Implemented word2vec CBOW using just one vector space W of shape (V, D) where V is the number of vocabulary and D is the number of features in a word-vector.
In short, it did not work well.
Let (word, context) is a pair and create BoW (Bag of Words) from the context. For instance the pairs for a sentence I love dogs that meaw, is (dogs, I love that meaw) when the context length is 4.
Use bold italic word to indicate that it is the word in a (word, context) pair.
The steps of training are as below feeding N number of (word, context) pairs as a batch.
Positive score
Calculate BoW from the word-vectors extracted from W for the context, and take the dot product with the word-vector for the word as the positive score.

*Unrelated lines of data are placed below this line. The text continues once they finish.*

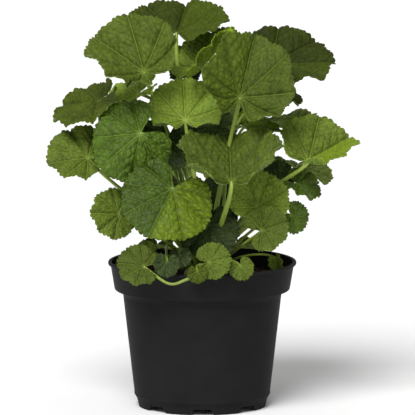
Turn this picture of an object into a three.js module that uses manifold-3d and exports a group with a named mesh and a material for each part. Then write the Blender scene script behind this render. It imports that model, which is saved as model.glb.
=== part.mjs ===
// Potted hollyhock: a young Alcea plant in a round black nursery pot.
// Millimetres, +Z up. The origin is on the pot's axis, at the level that its foot stands on.
// -Y is the plant's front, where the two biggest low leaves hang over the rim.

import * as THREE from 'three';
import { mergeVertices } from 'three/addons/utils/BufferGeometryUtils.js';
import Module from 'manifold-3d';

const wasm = await Module();
wasm.setup();

// ---- driving dimensions -------------------------------------------------------------------

const POT = {
  height: 147,
  lipRadius: 95,
  footRadius: 64.7,
  wall: 1.5,
  collarBottom: 119.5,
  bodyTop: 113,
  footHeight: 12.5,
  floorTop: 8.5,
  floorBottom: 6.9,
  segments: 40,
};
const NOTCH = { count: 8, bottomWidth: 27, topWidth: 18, height: 5.8 };
const DRAIN = { radius: 4.5, ring: 50, sides: 8 };

const SOIL_TOP = 134;
const GAP = 0.35;

const CROWN = { x: 3, y: 0, radius: 21, height: 15 };
const STALK = { sides: 5, steps: 7, base: 1.0, perRadius: 1.3 / 60, under: 1.2 };

const BLADE = {
  thickness: 1.3,
  sinus: THREE.MathUtils.degToRad(22),   // half the open angle where the stalk joins
  lobe: THREE.MathUtils.degToRad(38),    // angle from one lobe to the next
  rings: [0.5, 1],
};

// ---- leaves -------------------------------------------------------------------------------
// at: where the veins meet the stalk. tip: from there to the leaf's tip. face: the way the
// upper side looks. size: from the stalk to the tip. fold: how far the left and right halves
// lift, and bend: how far the tip and the base lift, in degrees. Some stalks have a route of
// their own: turn moves the foot round the crown in degrees, lift and arrive say how far the
// stalk keeps its first and last direction, and via lists points that it passes.

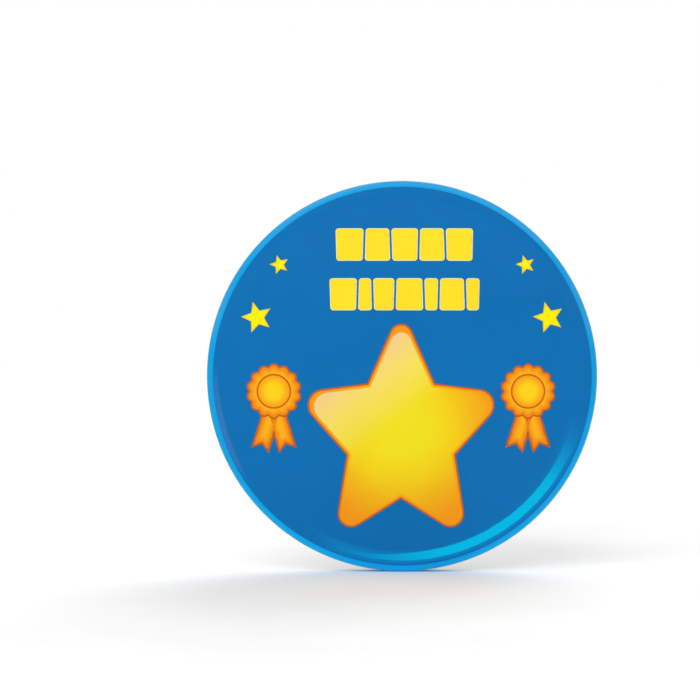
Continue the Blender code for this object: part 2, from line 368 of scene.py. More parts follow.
def fill(outline, grid, holes=()):
    """Triangles that fill an outline and leave its holes open, with points on a grid between."""
    points = [tuple(p) for p in outline]
    edges = [(i, (i + 1) % len(points)) for i in range(len(points))]
    for hole in holes:
        start = len(points)
        points += [tuple(p) for p in hole]
        edges += [(start + i, start + (i + 1) % len(hole)) for i in range(len(hole))]
    grid = np.asarray(grid, float)
    if len(grid):
        keep = inside(grid, outline)
        for hole in holes:
            keep &= ~inside(grid, hole)
        grid = grid[keep]
        near = edge_distance(grid, outline)
        for hole in holes:
            near = np.minimum(near, edge_distance(grid, hole))
        grid = grid[near > GRID_CLEARANCE]
        points += [tuple(p) for p in grid]
    verts, _, faces, _, _, _ = delaunay_2d_cdt([Vector(p) for p in points], edges, [], 0, 1e-7)
    verts = np.array([tuple(v) for v in verts])
    centres = np.array([verts[list(f)].mean(0) for f in faces])
    keep = inside(centres, outline)
    for hole in holes:
        keep &= ~inside(centres, hole)
    kept = []
    for f, k in zip(faces, keep):
        if not k:
            continue
        a, b, c = (verts[i] for i in f)
        turn = (b[0] - a[0]) * (c[1] - a[1]) - (b[1] - a[1]) * (c[0] - a[0])
        kept.append(tuple(f) if turn > 0 else tuple(f)[::-1])
    return verts, kept


def grid_over(outline, step):
    lo = np.min(outline, axis=0)
    hi = np.max(outline, axis=0)
    xs = np.arange(lo[0] + step / 2, hi[0], step)
    ys = np.arange(lo[1] + step / 2, hi[1], step)
    return np.stack(np.meshgrid(xs, ys), axis=-1).reshape(-1, 2)


def printed(name, shapes, layer):
    """Ink laid on the paper: one object of several (outline, material) shapes at the same layer height.
    Each point carries its distance from its shape's edge, in millimetres, for the ink's shading."""
    verts, faces, slots, edges, materials = [], [], [], [], []
    for outline, mat in shapes:
        outline = dense(outline)
        v, f = fill(outline, grid_over(outline, PRINT_GRID))
        base = len(verts)
        lift = -PAPER_DEPTH + layer * INK_LAYER
        verts += [(x, y, dome_z(hypot(x, y), 0.0) + lift) for x, y in v]
        faces += [tuple(base + i for i in face) for face in f]
        edges += list(edge_distance(v, outline))
        if mat not in materials:
            materials.append(mat)
        slots += [materials.index(mat)] * len(f)
    obj = make_object(name, verts, faces, materials)
    obj.data.polygons.foreach_set("material_index", slots)
    attribute = obj.data.attributes.new("edge_mm", "FLOAT", "POINT")
    attribute.data.foreach_set("value", np.array(edges, np.float32))
    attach(obj, "badge")


# ---------------------------------------------------------------- material helpers


def linear(hex_colour):
    """Scene colour of an sRGB hex code."""
    out = []
    for i in (0, 2, 4):
        c = int(hex_colour[i : i + 2], 16) / 255.0
        out.append(c / 12.92 if c <= 0.04045 else ((c + 0.055) / 1.055) ** 2.4)
    return (*out, 1.0)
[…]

E-1. Extract a word-vector We where We = W[index_of_word] where index_of_word is the index to the word in W.
E-2. Extract context vectors Wc where Wc = W[indices_of_context] and create the BoW Bc = sum(Wc, axis=0).
E-3. Calculate the Score of We and Bc as Ye = dot(Bc, We).
E-4. Calculate the loss Le = -log(sigmoid(Ye)).
E-5. Back-propagate dLe/dYe to We as dLe/dWe = dLe/dYe * dYe/dWe = dLe/dYe * Bc.
E-6. Back-propagate dLe/dYe to Wc as dLe/dWc = dLe/dYe * dYe/dWc = dLe/dYe * We.
In the actual auto-difference calculation, the derivative of sum needs to be considered to apply the * operation.
Negative score and its loss value
Take SL number of negative sample words and calculate a negative score for each negative sample by taking a dot product with the BoW as the negative score. The result is SL number of negative scores.
S-1. Take the SL number of negative sampling words, excluding those words in (word, context).
S-2. Extract word-vectors for negative samples Ws where Ws = W[indices_of_samples].
S-3. Calculate the negative scores from Ws and Bc as Ys = einsum("nd,nsd->ns",Bc, Ws)
* n is for the batch size N, d is for the word-vector size D, and s is for the negative sample size SL.
S-4. Calculate the loss Ls = -log(1 - sigmoid(Ys)).
S-5. Back-propagate dLs/dYs to Ws as dLs/dWs = dLs/dYs * dYs/dWs = dLs/dYs * Bc.
S-6. Back-propagate dLe/dYe to Wc as dLe/dWc = dLs/dYs * dYs/dWs = dLs/dYs * Ws.
In the actual auto-difference calculation, the derivative of einsum needs to be considered to apply the * operation.
Problem
I think the causes of single W not working result from updating the same W with multiple back-propagations in a batch at the same time:
- positive score back-propagations
dLe/dWe and dLe/dWc
- negative score back-propagations
dLs/dWs and dLs/dWc.

In a batch that has multiple (word, context) pairs, one pair may have X as the word for a positive score. But it can be used as a negative sample for other pairs in the same batch. Hence during the gradient-descent in a batch, word X would be used for a positive score as well as for negative scores.
Therefore, the back-propagation would update the same word-vector W[X] both for positive and negative at the same time.
Suppose in the 1st row in a batch, the word dogs is the word for a (word, context) pair, and is used for a positive score. W[index_for_dogs] gets updated by dLe/dWe.
Then for the 2nd pair in the batch, dogs is sampled as a negative sample. Then W[index_for_dogs] gets updated by dLs/dWs. It would be possible to exclude all the words in (word, context) pairs in a batch, but it will cause a narrow or skewed set of words available for the negative samples.
Also, a same word-vector in W will be word for a pair, and in a context in another pair, and is a negative sample for yet another pair.
I believe these mixture could be an act of confusion
- rewarding (positive score back-prop) and penalizing (negative score back-prop) on the same
W
- using the same word as word, context, and negative sample.
Hence, it would require the separation into different vector spaces to give a clear role, e.g one vector space Wc for context.
It may be possible to have a separate vector space for word and one for negative samples. Using one vector space for both would also cause back-propagation for positive and negative at the same time. I think this could be a reason why the vector space used for negative samples are not used as the result model for the word2vec.